Sul versante politico, il re Abdallah II di Giordania ha incontrato il
primo ministro iracheno Ibrahim Jaafari, in visita per la prima volta ad Amman
in veste di capo del governo iracheno. “Un Iraq indipendente e unito è un
interesse tanto iracheno quanto giordano”, ha detto il re Abdallah II. Amman e
Baghdad hanno siglato, ad ottobre, un accordo di cooperazione per rafforzare
la sicurezza e per coordinare la lotta
al terrorismo. Prima di questa intesa, le relazioni diplomatiche fra i due
Paesi erano state contrassegnate dalle accuse irachene ad Amman di non fare abbastanza
per arginare le infiltrazioni di potenziali terroristi provenienti dalla Giordania.
In Medio Oriente, sette
palestinesi sono morti in seguito ad una serie di raid aerei israeliani nel
nord di Gaza. L’attacco è stato condotto dopo la strage compiuta mercoledì
scorso da un kamikaze palestinese nel mercato di Hadera e costata la vita a 5
persone.
Quattro giovani musulmani, sospettati di preparare
attentati terroristici, sono stati arrestati ieri mattina a Copenaghen. Lo ha
reso noto oggi la polizia danese, precisando che i quattro, dai 16 ai 20 anni,
sono stati posti in detenzione preventiva fino al 16 novembre.
Il premier giapponese, il
liberaldemocratico Junichiro Koizumi, avvierà lunedì prossimo un rimpasto di
governo e dell’esecutivo del suo partito. Lo rende noto l’agenzia di stampa
‘Kyodo’ precisando che il primo ministro, al potere dal 2001 e reduce dal
trionfo elettorale dello scorso 11 settembre, intende riservare posti di
rilievo ai candidati alla guida del suo partito. Il mandato di Koizumi come
presidente dello schieramento liberaldemocratico scadrà, infatti, nel 2006. In
Giappone ha ricevuto, intanto, vasta eco la notizia di un accordo militare tra
Tokyo e Washington: una nave portaerei americana a propulsione nucleare sarà dislocata
permanentemente, a partire dal 2008, in una base a sud della capitale giapponese.
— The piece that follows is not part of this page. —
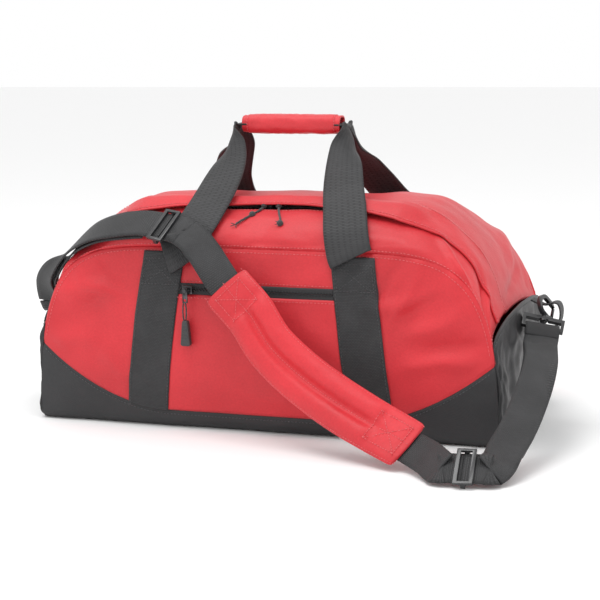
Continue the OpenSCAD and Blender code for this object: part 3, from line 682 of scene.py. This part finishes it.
# ---- Main zip ----
# Black woven tapes under the panels' edges, and a nylon coil moulded as two rows of teeth.
tape_cloth, tape_tree, tape_shader = principled("zip_tape_weave", 0.75, Sheen_Weight=0.2)
herring = node(tape_tree, "ShaderNodeTexWave", [("Vector", node(tape_tree, "ShaderNodeTexCoord").outputs["Object"]),
    ("Scale", 260.0), ("Distortion", 1.0)], bands_direction="DIAGONAL").outputs["Fac"]
tape_tree.links.new(ramp(tape_tree, herring, (0.008, 0.008, 0.009), (0.030, 0.030, 0.032)),
    tape_shader.inputs["Base Color"])
relief(tape_tree, tape_shader, herring, 0.4, 0.0003)
nylon = mottled("zip_nylon_black", 0.34, 300.0, 2.0, (0.008, 0.008, 0.008), (0.034, 0.034, 0.036),
    Specular_IOR_Level=0.5)


def coil_teeth(name, line, up, pitch, wide, tall, finish):
    """Teeth of a zip along a line: short bars that reach past the middle from each side in turn."""
    bm = bmesh.new()
    walked, k = 0.0, 0
    for a, b, n in zip(line, line[1:], up):
        step = (b - a).length
        along = (b - a).normalized()
        across = along.cross(n).normalized()
        while k * pitch < walked + step:
            at = a + along * (k * pitch - walked) + across * (wide * 0.22 * (1 if k % 2 else -1))
            turn = Matrix((along, across, along.cross(across))).transposed().to_4x4()
            bmesh.ops.create_icosphere(bm, subdivisions=1, radius=1, matrix=Matrix.Translation(at) @ turn
                @ Matrix.Diagonal((pitch * 0.56, wide * 0.36, tall, 1)))
            k += 1
        walked += step
    return new_piece(name, bm, finish)


TAPE_OUT = -SKIN - 0.0012
zip_line = [arch_at((2 * i / 160 - 1) * s_at(ZIP_PHI, end_top(ZIP_PHI) + 0.010), ZIP_PHI, TAPE_OUT + 0.0004, True)
    for i in range(161)]
zip_up = [(p - Vector((0, 0, 0.05))).normalized() for p in zip_line]
main_teeth = coil_teeth("main_zip_teeth", zip_line, zip_up, 0.0021, 0.0052, 0.0010, nylon)
declare(main_teeth, "main_zip_coil")


def refinish(cad_node, finish):
    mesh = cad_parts[cad_node].data
    mesh.materials.clear()
    mesh.materials.append(finish)


for cad_node in ("main_zip_front_tape", "main_zip_rear_tape"):
    refinish(cad_node, tape_cloth)

# ---- Sewn webbing and front pocket ----
# 50 mm webbing is sewn up each face. On the pocket side the two runs hold a flat patch pocket of
# the red cloth, closed along its top by a black coil zip.
GAP, WEB_T = 0.0004, 0.0020
HANDLE_W, RUN_FOOT, RUN_HEAD = 0.050, 0.137, 0.111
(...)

Il Giappone, l’unico Paese del mondo ad avere subito un bombardamento atomico,
finora si era sempre opposto alla presenza di navi nucleari nelle sue acque o
nei suoi porti. “La nostra strategia militare in Asia – avevano rivelato poco
prima dell’intesa raggiunta con l’esecutivo nipponico fonti
dell’amministrazione statunitense - richiede la presenza di una delle portaerei
più moderne ed efficienti in una base
giapponese”.
Il presidente della Corea del
nord, Kim Jong Il ha dichiarato che la Corea del Nord parteciperà, come
previsto, alla sessione di colloqui sul suo programma
nucleare. Ai negoziati prenderanno parte a Pechino, il prossimo 8
novembre, le due Coree, Stati Uniti, Russia, Cina e Giappone.
Le
autorità di Cuba, Paese dove il recente passaggio dell’uragano Wilma ha provocato
diverse vittime, hanno accettato l’offerta di aiuti da parte degli Stati Uniti.
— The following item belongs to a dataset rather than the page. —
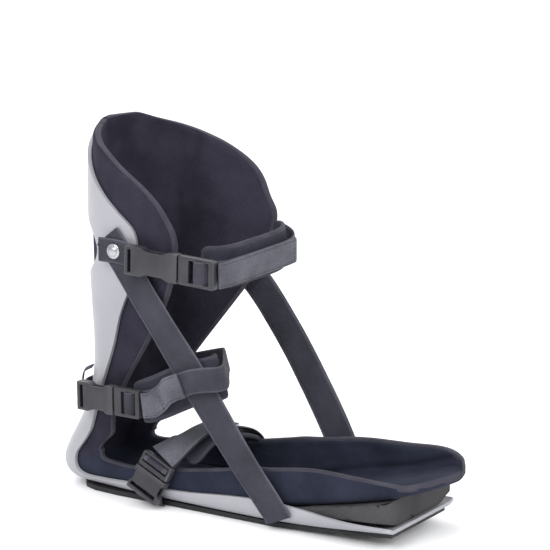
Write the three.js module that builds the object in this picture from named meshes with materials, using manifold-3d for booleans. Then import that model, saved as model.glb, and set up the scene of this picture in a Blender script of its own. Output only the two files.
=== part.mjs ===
// Ankle foot orthosis: a one-piece L-shaped calf and foot shell with a padded liner, a toe wedge,
// three buckled cross straps and two diagonal tension straps. Millimetres, +Z up, toes towards +X,
// buckles on the -Y side, origin under the ankle on the bottom plane of the outsole.
import * as THREE from 'three';
import { mergeVertices } from 'three/addons/utils/BufferGeometryUtils.js';
import Module from 'manifold-3d';

const wasm = await Module();
wasm.setup();

const GAP = 0.3;                 // clearance between neighbouring pieces
const SHELL_WALL = 3;            // moulded shell thickness
const FOAM = 8;                  // liner thickness
const SOLE = 4;                  // outsole thickness
const WEB = 1.8;                 // webbing thickness
const PAD = 6;                   // strap pad thickness
const WEDGE_START = 122;         // thin end of the toe wedge
const WEDGE_END = 259;           // thick end of the toe wedge
const RIVET = { x: 13, z: 215, face: 60.2, head: 5, shaft: 2.6 };
const VENT = { z: 212, halfWidth: 52, halfHeight: 33 };  // oval cutout in the back of the calf
const HEEL_FOCUS = { x: 12, z: 55 };  // the heel sections all point at this line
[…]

Una squadra americana si recherà, infatti, sull’isola per valutare i danni
causati da Wilma. Alla fine di agosto, l’amministrazione cubana si era
dichiarata disponibile ad inviare oltre 1600 medici in Lousiana per soccorrere
la popolazione colpita dall’uragano Katrina. In quell’occasione, la Casa
Bianca, aveva rifiutato la proposta dell’Avana, spiegando che considerava
adeguato il numero di medici americani. Stati Uniti e Cuba non hanno relazioni
diplomatiche da oltre 40 anni ed è la prima volta che il governo dell’Avana
accoglie una offerta di aiuto statunitense. Come nel caso del Pakistan, che ha
accettato aiuti umanitari da parte dell’India dopo il devastante terremoto
nella regione del Kasmir, anche le relazioni tra Cuba e Stati Uniti trovano,
dunque, un punto di incontro di fronte ad una grave emergenza. L’uragano Wilma
ha provocato, complessivamente, più di 20 morti in Messico, in Florida e a
Cuba.
Colombia, Nicaragua, Costarica e
Panama hanno dichiarato lo stato di allarme per l’imminente arrivo della
tempesta tropicale ‘Beta’, che secondo il centro meteorologico di Miami,
potrebbe trasformarsi, già oggi, in uragano.
In Italia, è stato
svelato un piano per uccidere il giudice Ottavio Sferlazza, capo dell’ufficio
GIP del Tribunale di Caltanissetta e presidente della Corte d’assise nel
processo per la strage di Capaci. Un commerciante ha rivelato che ‘Cosa Nostra’
gli aveva chiesto di pianificare l’attentato contro il giudice, lungo la strada
che porta a Caltanisetta, con un ingente quantitativo di esplosivo.